DO THIS: Write out all of the entries exactly as given.

Rows from an object dataset

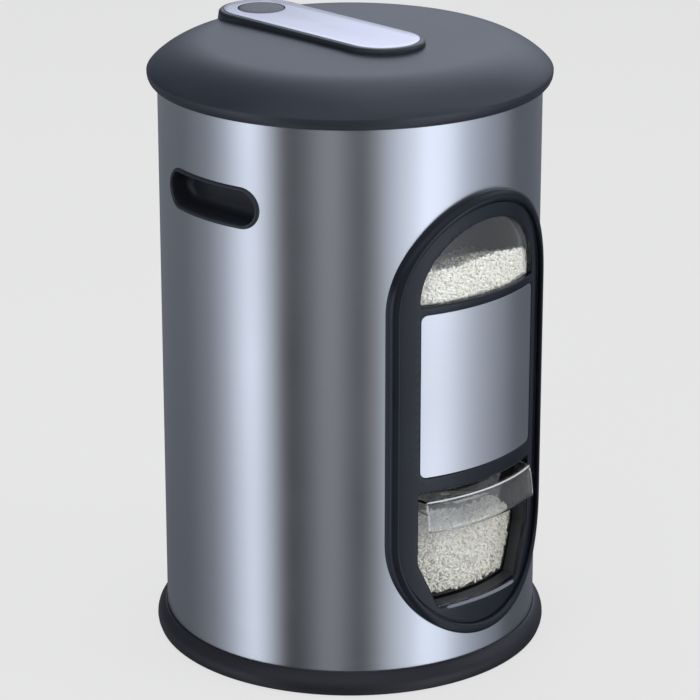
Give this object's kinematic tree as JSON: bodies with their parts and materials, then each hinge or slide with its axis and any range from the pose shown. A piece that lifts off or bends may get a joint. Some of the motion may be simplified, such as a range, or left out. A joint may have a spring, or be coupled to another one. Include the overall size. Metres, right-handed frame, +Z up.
{
  "type": "rice dispenser with drawer",
  "caption": "Round brushed-steel rice keeper with a hinged domed lid and vent button, a hopper inside, a front window and a clear pull-out drawer at the foot",
  "frame": {"origin": "on the drum's axis, on the floor the foot pads stand on", "axes": "+Z up along the drum's axis; the drawer and window face -Y; the lid's hinge is at +Y; the grips are on -X and +X"},
  "size_m": [0.2846, 0.29, 0.4462],
  "materials": {
    "drum_steel": "fine brushed, grain round the drum",
    "label_steel": "fine brushed, bare",
    "face_steel": "pale satin",
    "lid_plastic": "fine matte",
    "spine_plastic": "satin black",
    "bezel_plastic": "gloss black",
    "base_plastic": "matte black",
    "inner_plastic": "pale moulded plastic",
    "housing_plastic": "dark moulded plastic",
    "button_plastic": "soft matte grey",
    "clear_plastic": "clear moulded",
    "soft_rubber": "matte",
    "seal_rubber": "pale silicone",
    "bright_fastener": "plain zinc",
    "spring_steel": "drawn wire",
    "bracket_steel": "black coat"
  },
  "bodies": {
    "base": {"base_ring": "base_plastic", "bottom_plate": "base_plastic", "foot_pads": "soft_rubber", "base_screws": "bright_fastener", "housing_screws": "bright_fastener", "outer_shell": "drum_steel", "top_collar": "base_plastic", "hopper": "inner_plastic", "drawer_housing": "housing_plastic", "front_bezel": "bezel_plastic", "bezel_screws": "bright_fastener", "window_pane": "clear_plastic", "window_gasket": "seal_rubber", "label_plate": "label_steel", "grip_left": "base_plastic", "grip_right": "base_plastic", "hinge_bracket": "bracket_steel", "hinge_pin": "bright_fastener", "hinge_screws": "bright_fastener", "hinge_nuts": "bright_fastener"},
    "drawer": {"drawer_tray": "clear_plastic", "drawer_shutter": "housing_plastic", "shutter_screws": "bright_fastener"},
    "lid": {"lid": "lid_plastic", "lid_liner": "inner_plastic", "lid_seal": "seal_rubber", "liner_screws": "bright_fastener", "lid_spine": "spine_plastic", "spine_plate": "face_steel", "button_spring": "spring_steel"},
    "button": {"vent_button": "button_plastic", "vent_valve": "seal_rubber"}
  },
  "joints": [
    {"name": "lid_hinge", "type": "hinge", "parent": "base", "child": "lid", "pos_m": [0, 0.1405, 0.4055], "axis": [-1, 0, 0], "range_deg": [0, 80]},
    {"name": "drawer_slide", "type": "slide", "parent": "base", "child": "drawer", "axis": [0, -1, 0], "range_m": [0, 0.097]},
    {"name": "button_press", "type": "slide", "parent": "lid", "child": "button", "axis": [0, 0, -1], "range_m": [0, 0.003], "stiffness_N_per_m": 300, "springref_m": -0.003, "deforming": ["button_spring"]}
  ]
}
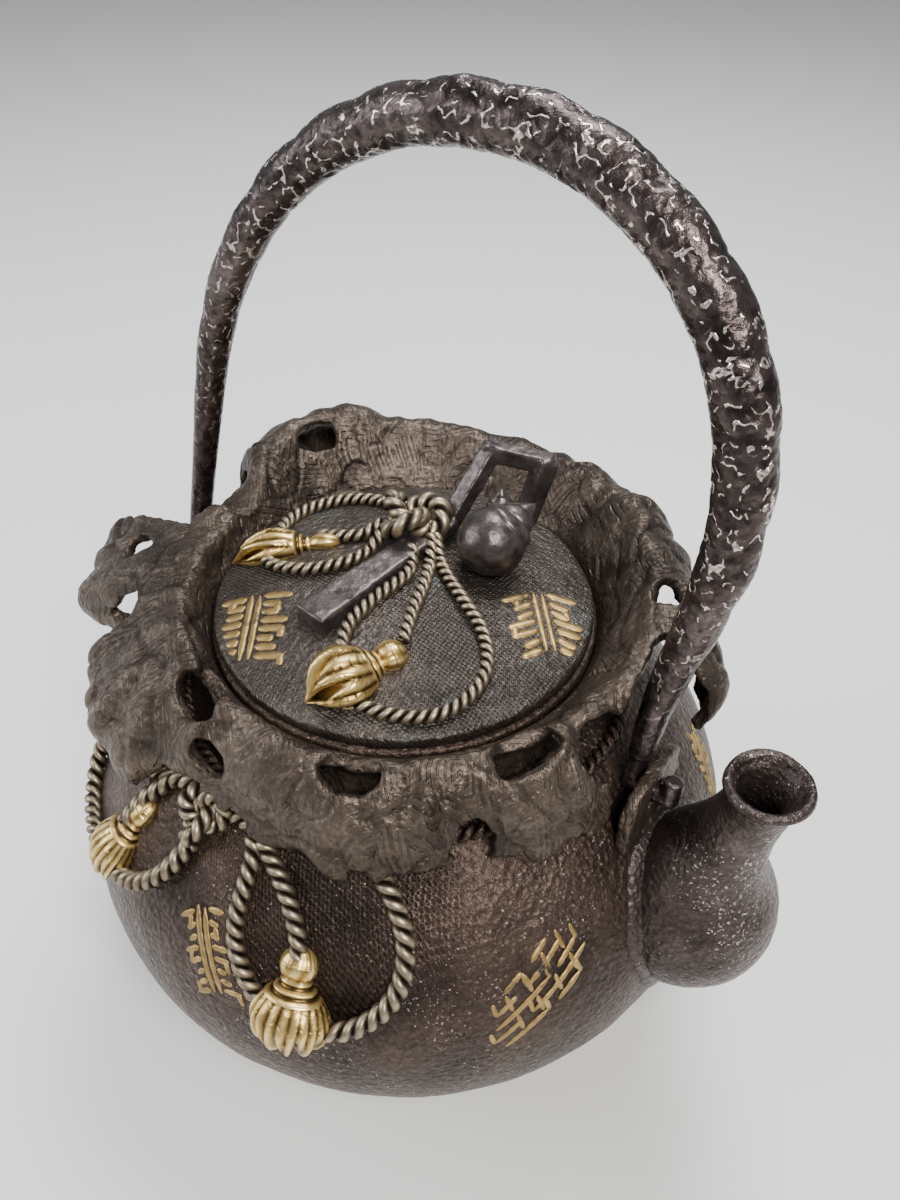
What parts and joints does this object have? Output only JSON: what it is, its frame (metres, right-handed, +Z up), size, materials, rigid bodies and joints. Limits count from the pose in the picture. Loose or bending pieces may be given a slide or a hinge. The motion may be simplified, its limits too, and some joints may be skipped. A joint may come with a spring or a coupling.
{
  "type": "cast iron kettle",
  "caption": "Round cast kettle in the form of a tied sack, with a pierced frill round a lift-off lid, a short bulbous spout, cord and tassel relief, and a swinging bail handle.",
  "frame": {"origin": "on the surface that the kettle stands on, under the centre of its flat base", "axes": "+Z up, +X towards the spout; the handle's hinge line lies along X"},
  "size_m": [0.1817, 0.16, 0.2222],
  "materials": {
    "body_iron": "grainy dark brown cast iron",
    "spout_iron": "grainy brown cast iron",
    "frill_iron": "warm brown cast iron with an engraved cloth pattern",
    "lid_iron": "grey-brown cast iron with a dimpled weave",
    "key_iron": "smooth dark iron",
    "handle_iron": "gnarled and pitted dark iron",
    "cord_metal": "worn pale gilt over dark metal",
    "tassel_gilt": "worn yellow gilt",
    "inlay_gold": "rubbed gold inlay",
    "rivet_brass": "dull brass"
  },
  "bodies": {
    "kettle": {"kettle_body": "body_iron", "spout": "spout_iron", "sack_frill": "frill_iron", "lug_front": "frill_iron", "lug_rear": "frill_iron", "neck_cord": "body_iron", "body_knot": "cord_metal", "body_cord_left_loop": "cord_metal", "body_cord_center_loop": "cord_metal", "body_cord_right_loop": "cord_metal", "body_tassel_left": "tassel_gilt", "body_tassel_front": "tassel_gilt", "body_inlay_left": "inlay_gold", "body_inlay_front": "inlay_gold", "body_inlay_right": "inlay_gold"},
    "lid": {"lid_plate": "lid_iron", "lid_key": "key_iron", "lid_jewel_large": "key_iron", "lid_jewel_small": "key_iron", "lid_rivets": "rivet_brass", "lid_washers": "rivet_brass", "lid_knot": "cord_metal", "lid_cord_left_loop": "cord_metal", "lid_cord_center_loop": "cord_metal", "lid_cord_right_loop": "cord_metal", "lid_tassel_left": "tassel_gilt", "lid_tassel_front": "tassel_gilt", "lid_inlay_left": "inlay_gold", "lid_inlay_right": "inlay_gold"},
    "handle": {"handle_bail": "handle_iron", "handle_hook_front": "handle_iron", "handle_hook_rear": "handle_iron"}
  },
  "joints": [
    {"name": "lid_lift", "type": "slide", "parent": "kettle", "child": "lid", "axis": [0, 0, 1], "range_m": [0, 0.05]},
    {"name": "handle_swing", "type": "hinge", "parent": "kettle", "child": "handle", "pos_m": [0, 0, 0.0965], "axis": [1, 0, 0], "range_deg": [0, 24]}
  ]
}
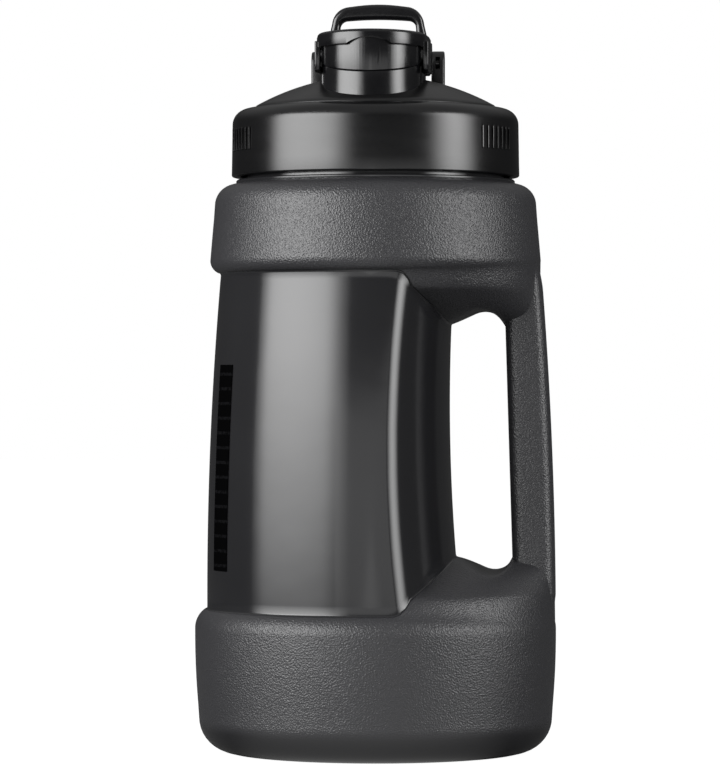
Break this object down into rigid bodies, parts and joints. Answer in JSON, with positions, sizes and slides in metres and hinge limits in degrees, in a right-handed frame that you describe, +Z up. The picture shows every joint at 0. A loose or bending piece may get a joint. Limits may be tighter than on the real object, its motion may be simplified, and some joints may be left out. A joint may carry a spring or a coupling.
{
  "type": "large drinking jug",
  "caption": "Wide blow-moulded drinking jug with a handle moulded into its side, a domed screw lid, a flip cap over the spout and a folding carry loop.",
  "frame": {"origin": "centre of the base, on the surface the jug stands on", "axes": "+Z up along the neck, -Y towards the spout, +X towards the handle"},
  "size_m": [0.137, 0.137, 0.2849],
  "materials": {
    "body_plastic": "dark grey plastic, grained on the bands and the handle, smooth and glossy on the waist",
    "scale_print": "printed black",
    "lid_plastic": "satin black",
    "cap_plastic": "gloss black",
    "silicone": "soft matte",
    "steel": "drawn steel pin"
  },
  "bodies": {
    "jug": {"jug_body": "body_plastic", "volume_scale_strip": "scale_print"},
    "gasket": {"lid_gasket": "silicone"},
    "lid": {"lid_collar": "lid_plastic", "lid_dome": "lid_plastic", "spout_seat": "cap_plastic", "cap_hinge_pin": "steel"},
    "cap": {"flip_cap": "cap_plastic", "cap_seal": "silicone"},
    "loop": {"carry_loop": "cap_plastic"}
  },
  "joints": [
    {"name": "lid_rise", "type": "slide", "parent": "jug", "child": "gasket", "axis": [0, 0, 1], "range_m": [0, 0.0091]},
    {"name": "lid_turn", "type": "hinge", "parent": "gasket", "child": "lid", "pos_m": [0, 0, 0.23], "axis": [0, 0, 1], "range_deg": [0, 540]},
    {"name": "cap_hinge", "type": "hinge", "parent": "lid", "child": "cap", "pos_m": [0, 0.002, 0.2635], "axis": [-1, 0, 0], "range_deg": [0, 100]},
    {"name": "loop_hinge", "type": "hinge", "parent": "lid", "child": "loop", "pos_m": [0, 0.018, 0.2625], "axis": [-1, 0, 0], "range_deg": [0, 115]}
  ],
  "couplings": [
    {"joint": "lid_rise", "follows": "lid_turn", "m_per_rad": 0.00095493}
  ]
}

REPLY TO THE TASK:
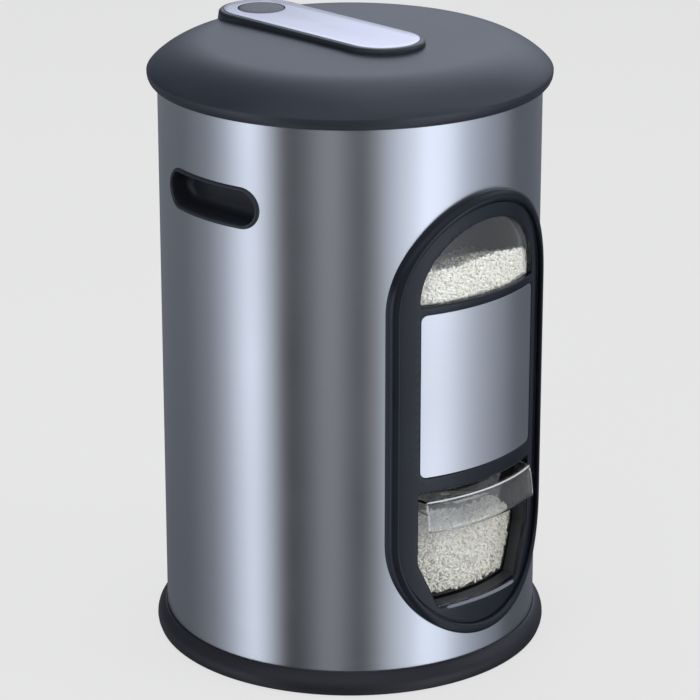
Give this object's kinematic tree as JSON: bodies with their parts and materials, then each hinge or slide with its axis and any range from the pose shown. A piece that lifts off or bends may get a joint. Some of the motion may be simplified, such as a range, or left out. A joint may have a spring, or be coupled to another one. Include the overall size. Metres, right-handed frame, +Z up.
{
  "type": "rice dispenser with drawer",
  "caption": "Round brushed-steel rice keeper with a hinged domed lid and vent button, a hopper inside, a front window and a clear pull-out drawer at the foot",
  "frame": {"origin": "on the drum's axis, on the floor the foot pads stand on", "axes": "+Z up along the drum's axis; the drawer and window face -Y; the lid's hinge is at +Y; the grips are on -X and +X"},
  "size_m": [0.2846, 0.29, 0.4462],
  "materials": {
    "drum_steel": "fine brushed, grain round the drum",
    "label_steel": "fine brushed, bare",
    "face_steel": "pale satin",
    "lid_plastic": "fine matte",
    "spine_plastic": "satin black",
    "bezel_plastic": "gloss black",
    "base_plastic": "matte black",
    "inner_plastic": "pale moulded plastic",
    "housing_plastic": "dark moulded plastic",
    "button_plastic": "soft matte grey",
    "clear_plastic": "clear moulded",
    "soft_rubber": "matte",
    "seal_rubber": "pale silicone",
    "bright_fastener": "plain zinc",
    "spring_steel": "drawn wire",
    "bracket_steel": "black coat"
  },
  "bodies": {
    "base": {"base_ring": "base_plastic", "bottom_plate": "base_plastic", "foot_pads": "soft_rubber", "base_screws": "bright_fastener", "housing_screws": "bright_fastener", "outer_shell": "drum_steel", "top_collar": "base_plastic", "hopper": "inner_plastic", "drawer_housing": "housing_plastic", "front_bezel": "bezel_plastic", "bezel_screws": "bright_fastener", "window_pane": "clear_plastic", "window_gasket": "seal_rubber", "label_plate": "label_steel", "grip_left": "base_plastic", "grip_right": "base_plastic", "hinge_bracket": "bracket_steel", "hinge_pin": "bright_fastener", "hinge_screws": "bright_fastener", "hinge_nuts": "bright_fastener"},
    "drawer": {"drawer_tray": "clear_plastic", "drawer_shutter": "housing_plastic", "shutter_screws": "bright_fastener"},
    "lid": {"lid": "lid_plastic", "lid_liner": "inner_plastic", "lid_seal": "seal_rubber", "liner_screws": "bright_fastener", "lid_spine": "spine_plastic", "spine_plate": "face_steel", "button_spring": "spring_steel"},
    "button": {"vent_button": "button_plastic", "vent_valve": "seal_rubber"}
  },
  "joints": [
    {"name": "lid_hinge", "type": "hinge", "parent": "base", "child": "lid", "pos_m": [0, 0.1405, 0.4055], "axis": [-1, 0, 0], "range_deg": [0, 80]},
    {"name": "drawer_slide", "type": "slide", "parent": "base", "child": "drawer", "axis": [0, -1, 0], "range_m": [0, 0.097]},
    {"name": "button_press", "type": "slide", "parent": "lid", "child": "button", "axis": [0, 0, -1], "range_m": [0, 0.003], "stiffness_N_per_m": 300, "springref_m": -0.003, "deforming": ["button_spring"]}
  ]
}
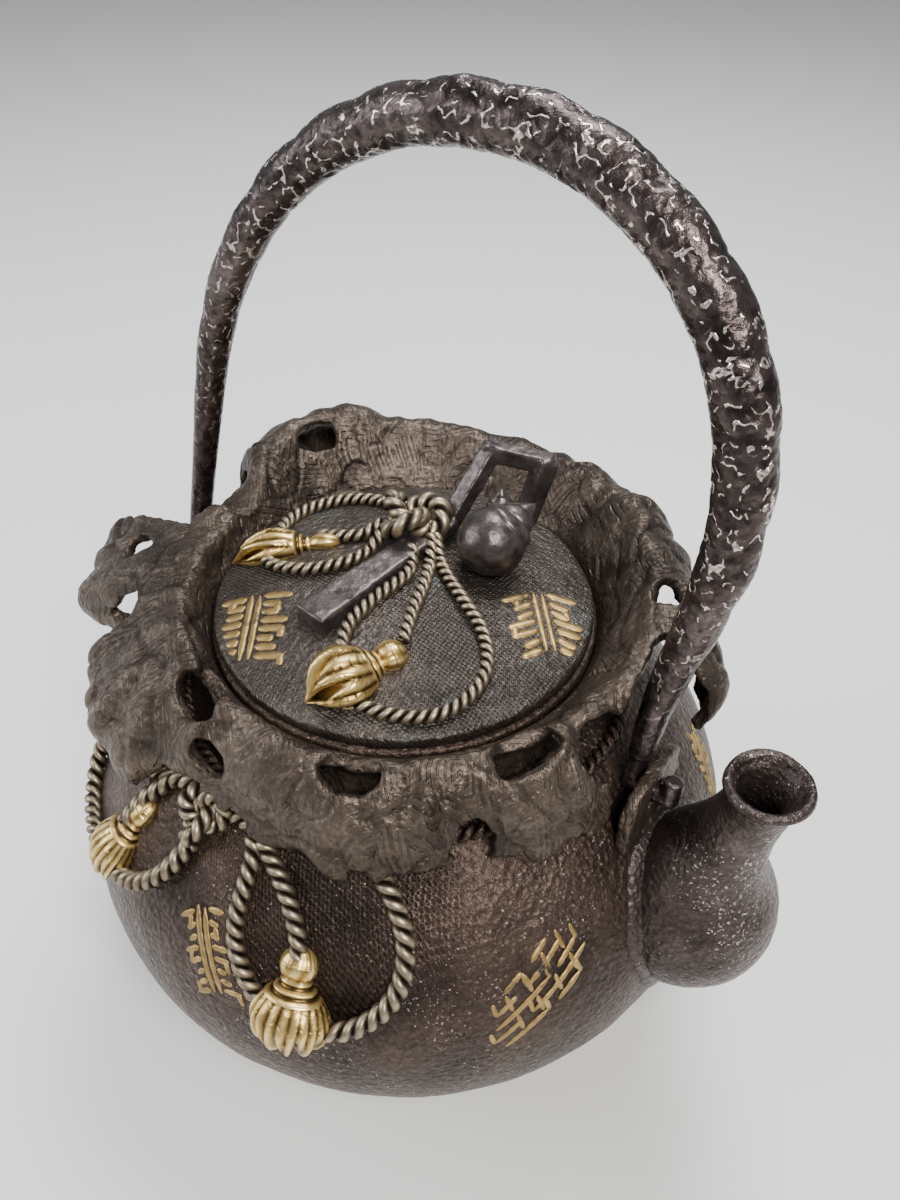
What parts and joints does this object have? Output only JSON: what it is, its frame (metres, right-handed, +Z up), size, materials, rigid bodies and joints. Limits count from the pose in the picture. Loose or bending pieces may be given a slide or a hinge. The motion may be simplified, its limits too, and some joints may be skipped. A joint may come with a spring or a coupling.
{
  "type": "cast iron kettle",
  "caption": "Round cast kettle in the form of a tied sack, with a pierced frill round a lift-off lid, a short bulbous spout, cord and tassel relief, and a swinging bail handle.",
  "frame": {"origin": "on the surface that the kettle stands on, under the centre of its flat base", "axes": "+Z up, +X towards the spout; the handle's hinge line lies along X"},
  "size_m": [0.1817, 0.16, 0.2222],
  "materials": {
    "body_iron": "grainy dark brown cast iron",
    "spout_iron": "grainy brown cast iron",
    "frill_iron": "warm brown cast iron with an engraved cloth pattern",
    "lid_iron": "grey-brown cast iron with a dimpled weave",
    "key_iron": "smooth dark iron",
    "handle_iron": "gnarled and pitted dark iron",
    "cord_metal": "worn pale gilt over dark metal",
    "tassel_gilt": "worn yellow gilt",
    "inlay_gold": "rubbed gold inlay",
    "rivet_brass": "dull brass"
  },
  "bodies": {
    "kettle": {"kettle_body": "body_iron", "spout": "spout_iron", "sack_frill": "frill_iron", "lug_front": "frill_iron", "lug_rear": "frill_iron", "neck_cord": "body_iron", "body_knot": "cord_metal", "body_cord_left_loop": "cord_metal", "body_cord_center_loop": "cord_metal", "body_cord_right_loop": "cord_metal", "body_tassel_left": "tassel_gilt", "body_tassel_front": "tassel_gilt", "body_inlay_left": "inlay_gold", "body_inlay_front": "inlay_gold", "body_inlay_right": "inlay_gold"},
    "lid": {"lid_plate": "lid_iron", "lid_key": "key_iron", "lid_jewel_large": "key_iron", "lid_jewel_small": "key_iron", "lid_rivets": "rivet_brass", "lid_washers": "rivet_brass", "lid_knot": "cord_metal", "lid_cord_left_loop": "cord_metal", "lid_cord_center_loop": "cord_metal", "lid_cord_right_loop": "cord_metal", "lid_tassel_left": "tassel_gilt", "lid_tassel_front": "tassel_gilt", "lid_inlay_left": "inlay_gold", "lid_inlay_right": "inlay_gold"},
    "handle": {"handle_bail": "handle_iron", "handle_hook_front": "handle_iron", "handle_hook_rear": "handle_iron"}
  },
  "joints": [
    {"name": "lid_lift", "type": "slide", "parent": "kettle", "child": "lid", "axis": [0, 0, 1], "range_m": [0, 0.05]},
    {"name": "handle_swing", "type": "hinge", "parent": "kettle", "child": "handle", "pos_m": [0, 0, 0.0965], "axis": [1, 0, 0], "range_deg": [0, 24]}
  ]
}
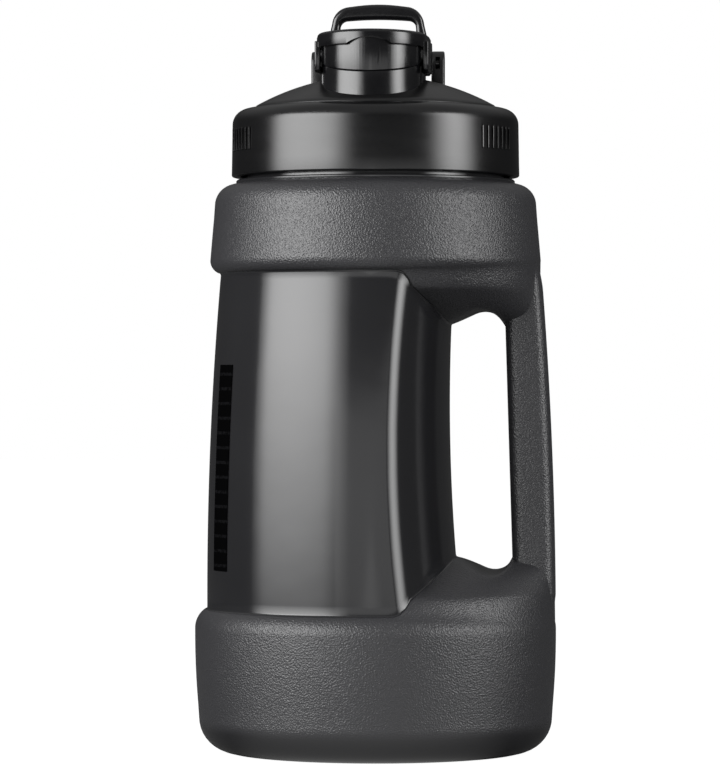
Break this object down into rigid bodies, parts and joints. Answer in JSON, with positions, sizes and slides in metres and hinge limits in degrees, in a right-handed frame that you describe, +Z up. The picture shows every joint at 0. A loose or bending piece may get a joint. Limits may be tighter than on the real object, its motion may be simplified, and some joints may be left out. A joint may carry a spring or a coupling.
{
  "type": "large drinking jug",
  "caption": "Wide blow-moulded drinking jug with a handle moulded into its side, a domed screw lid, a flip cap over the spout and a folding carry loop.",
  "frame": {"origin": "centre of the base, on the surface the jug stands on", "axes": "+Z up along the neck, -Y towards the spout, +X towards the handle"},
  "size_m": [0.137, 0.137, 0.2849],
  "materials": {
    "body_plastic": "dark grey plastic, grained on the bands and the handle, smooth and glossy on the waist",
    "scale_print": "printed black",
    "lid_plastic": "satin black",
    "cap_plastic": "gloss black",
    "silicone": "soft matte",
    "steel": "drawn steel pin"
  },
  "bodies": {
    "jug": {"jug_body": "body_plastic", "volume_scale_strip": "scale_print"},
    "gasket": {"lid_gasket": "silicone"},
    "lid": {"lid_collar": "lid_plastic", "lid_dome": "lid_plastic", "spout_seat": "cap_plastic", "cap_hinge_pin": "steel"},
    "cap": {"flip_cap": "cap_plastic", "cap_seal": "silicone"},
    "loop": {"carry_loop": "cap_plastic"}
  },
  "joints": [
    {"name": "lid_rise", "type": "slide", "parent": "jug", "child": "gasket", "axis": [0, 0, 1], "range_m": [0, 0.0091]},
    {"name": "lid_turn", "type": "hinge", "parent": "gasket", "child": "lid", "pos_m": [0, 0, 0.23], "axis": [0, 0, 1], "range_deg": [0, 540]},
    {"name": "cap_hinge", "type": "hinge", "parent": "lid", "child": "cap", "pos_m": [0, 0.002, 0.2635], "axis": [-1, 0, 0], "range_deg": [0, 100]},
    {"name": "loop_hinge", "type": "hinge", "parent": "lid", "child": "loop", "pos_m": [0, 0.018, 0.2625], "axis": [-1, 0, 0], "range_deg": [0, 115]}
  ],
  "couplings": [
    {"joint": "lid_rise", "follows": "lid_turn", "m_per_rad": 0.00095493}
  ]
}